Sentsov, 39, was arrested last May two months after the Russian occupation and charged with collaborating with the ultrarightist group Right Sector (Pravyi Sektor) to carry out attacks on pro-Moscow organizations. He faces up to 20 years of imprisonment if found guilty. Said Deutsche Welle:
Sentsov, who directed the film “Gamer,” has been in jail for more than a year. His defense team describes the arrest as a kidnapping, and the case against the Crimean native as revenge for his pro-Ukrainian views.
A lawyer for the director told news agency AFP on Tuesday that he didn’t hold much hope his client would get a fair trial, saying the best-case scenario would likely be for Sentsov to be sent back to Ukraine as part of a prisoner swap deal.
“I think the result will be negative.
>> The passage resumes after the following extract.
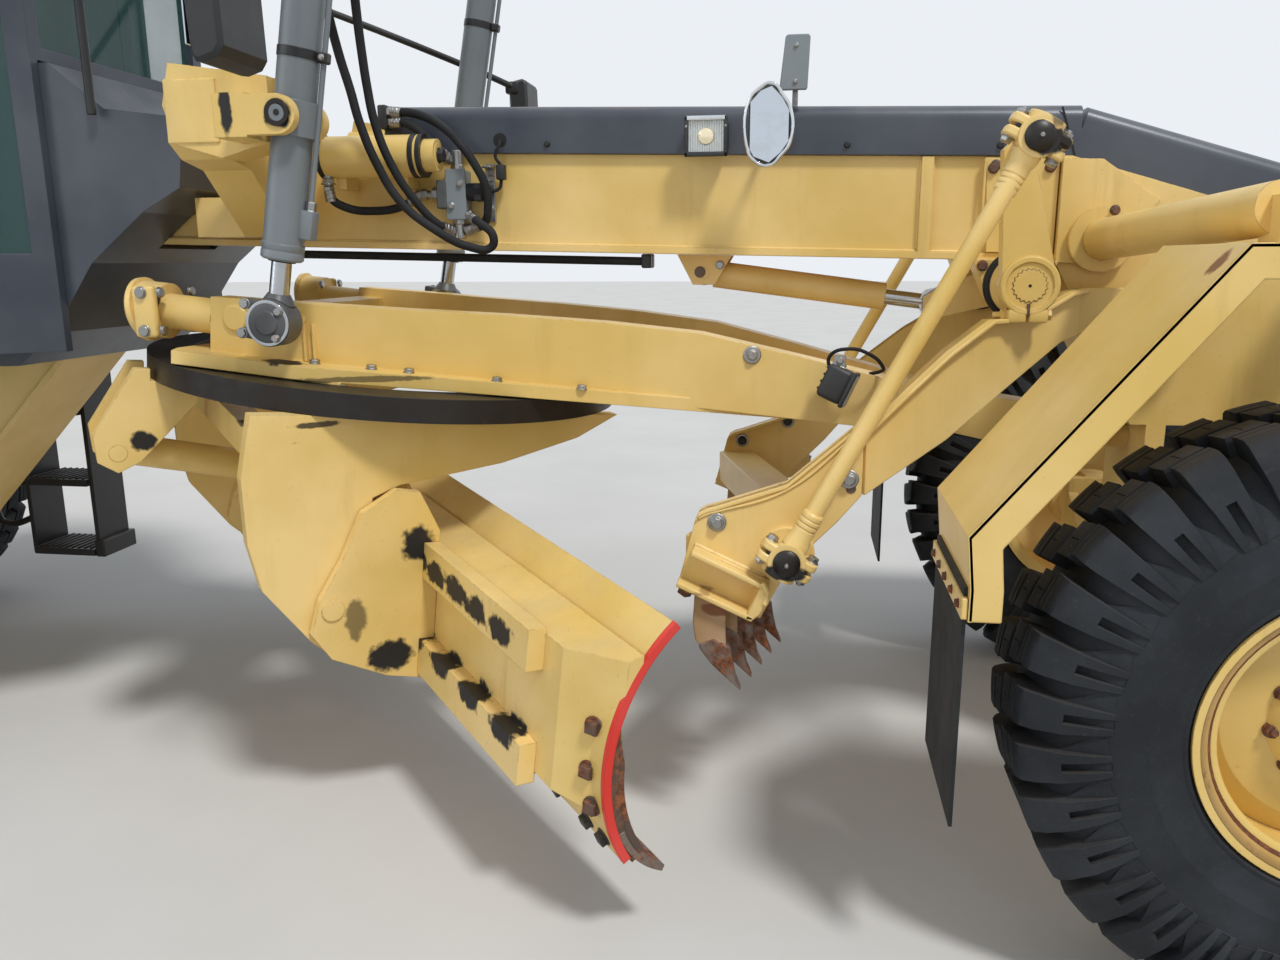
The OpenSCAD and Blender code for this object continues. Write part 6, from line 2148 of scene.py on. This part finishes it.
@dataclass
class LiftCylinders:
    """Glands, pipes, clamps and ball housings of the two lift cylinders.

    Attributes:
        bench: The bench.
        ball: Ball of the right cylinder.
        lean: How far the cylinders lean forward, in degrees.
    """

    bench: Bench
    ball: Point = (-2.602, 0.680, 1.509)
    lean: float = 10.15

    def _along(self, side: int) -> Bench:
        """Gives the bench in the frame of one cylinder, from its ball upwards."""
        ball = (self.ball[0], side * self.ball[1], self.ball[2])
        return self.bench.at(self.bench.frame @ turned_at(ball, self.lean))

    def _barrel(self, side: int) -> None:
        """Dresses one barrel.

        Args:
            side: -1 for the right side and 1 for the left.
        """
        b = self._along(side)
        gland = [(0.0285, 0.170), (0.050, 0.170), (0.0565, 0.175), (0.0565, 0.192), (0.0545, 0.196),
                 (0.0565, 0.200), (0.0565, 0.214), (0.054, 0.216), (0.0285, 0.216)]
        b.turned(gland, (0, 0, 0), (0, 0, 1), BARREL_PAINT, 40)
        wiper = [(0.0278, 0.1655), (0.036, 0.1655), (0.037, 0.1705), (0.0278, 0.1705)]
        b.turned(wiper, (0, 0, 0), (0, 0, 1), SEAL_RUBBER, 32)
        b.block((0.048, -0.020, 0.235), (0.086, 0.020, 0.312), BARREL_PAINT, 0.004, 2)
        b.rod((0.0690, 0, 0.310), (0.0690, 0, 0.336), 0.0155, ZINC, 6, 0.0015)
        b.rod((0.0690, 0, 0.334), (0.0690, 0, 1.180), 0.0075, BARREL_PAINT, 14)
        for z in (0.70, 1.06):
            b.turned([(0.0538, -0.012), (0.0562, -0.012), (0.0562, 0.012), (0.0538, 0.012)], (0, 0, z),
                     (0, 0, 1), BLACK_PAINT, 40)
            b.block((0.053, -0.016, z - 0.014), (0.082, 0.016, z + 0.014), BLACK_PAINT, 0.004)
            b.fixed([(0.068, side * 0.016, z)], (0, side, 0), 0.007, ZINC)
        top = [(0.0, 1.352), (0.057, 1.352), (0.057, 1.366), (0.050, 1.371), (0.0, 1.371)]
        b.turned(top, (0, 0, 0), (0, 0, 1), BARREL_PAINT, 40)
        pin = self.bench
        ring = [(0.021, 0), (0.034, 0), (0.033, 0.0012), (0.022, 0.0012)]
        place = (-2.5031, side * 0.7803, 2.043)
        pin.turned(ring, place, (0, side, 0), GREASY, 32)
        pin.rod(place, (place[0], place[1] + side * 0.0022, place[2]), 0.008, GREASY, 16, 0.0006)

    def _rod(self, side: int) -> None:
        """Dresses the ball housing at the foot of one rod.

        Args:
            side: -1 for the right side and 1 for the left.
        """
        b = self._along(side)
        shell = [(0.0618, -0.024), (0.0645, -0.022), (0.0645, 0.048), (0.058, 0.0535), (0.034, 0.0565),
                 (0.030, 0.0610), (0.0, 0.0615), (0.0, 0.0535), (0.0618, 0.0535)]
        b.turned(shell, (0, 0, 0), (0, side, 0), HOUSING, 44)
        neck = [(0.0272, 0.050), (0.046, 0.050), (0.040, 0.062), (0.033, 0.073), (0.0305, 0.078),
                (0.0272, 0.078)]
        b.turned(neck, (0, 0, 0), (0, 0, 1), HOUSING, 36)
        for z in (-0.040, 0.040):
            b.block((-0.086, side * -0.016, z - 0.013), (-0.036, side * 0.046, z + 0.013), HOUSING, 0.006, 2)
            b.fixed([(-0.072, side * 0.046, z)], (0, side, 0), 0.0135, ZINC)
            b.fixed([(0.030, side * 0.0545, z * 0.9)], (0, side, 0), 0.0105, ZINC)

    def build(self) -> None:
        """Makes both cylinders' parts."""
        for side, word in SIDES:
            self._barrel(side)
            self.bench.piece(f"lift_barrel_fittings_{word}", f"lift_barrel_{word}", Slot.SLATE)
            self._rod(side)
            self.bench.piece(f"lift_ball_housing_{word}", f"lift_rod_{word}", Slot.STEEL)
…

No one will acquit anyone, no one will change any charges,” lawyer Dmitry Dinze said. “We hope that when all the procedures are done, Sentsov will be exchanged for some other people in Ukraine who are important to Russia.”
Recently, Right Sector has been in the news for a shoot-out with police in Mukhachevo in which their fighters shot dead a guard and wounded police and civilians, but in Sentsov’s case, no evidence for violence has been presented.
Ukrainska Pravda, citing Snob, reported today that Sentsov complained of torture by the FSB. His attorney, Dmitry Dinze, did not say when and where the torture had occurred while his client was in the FSB’s custody.
The trial was partly closed as Ukrainska Pravda reported earlier.
Three pages of the charges against Sentsov and Aleksandr Kolchenko, his co-defendant, are to be shown in closed session, and the rest in open session, said his attorney.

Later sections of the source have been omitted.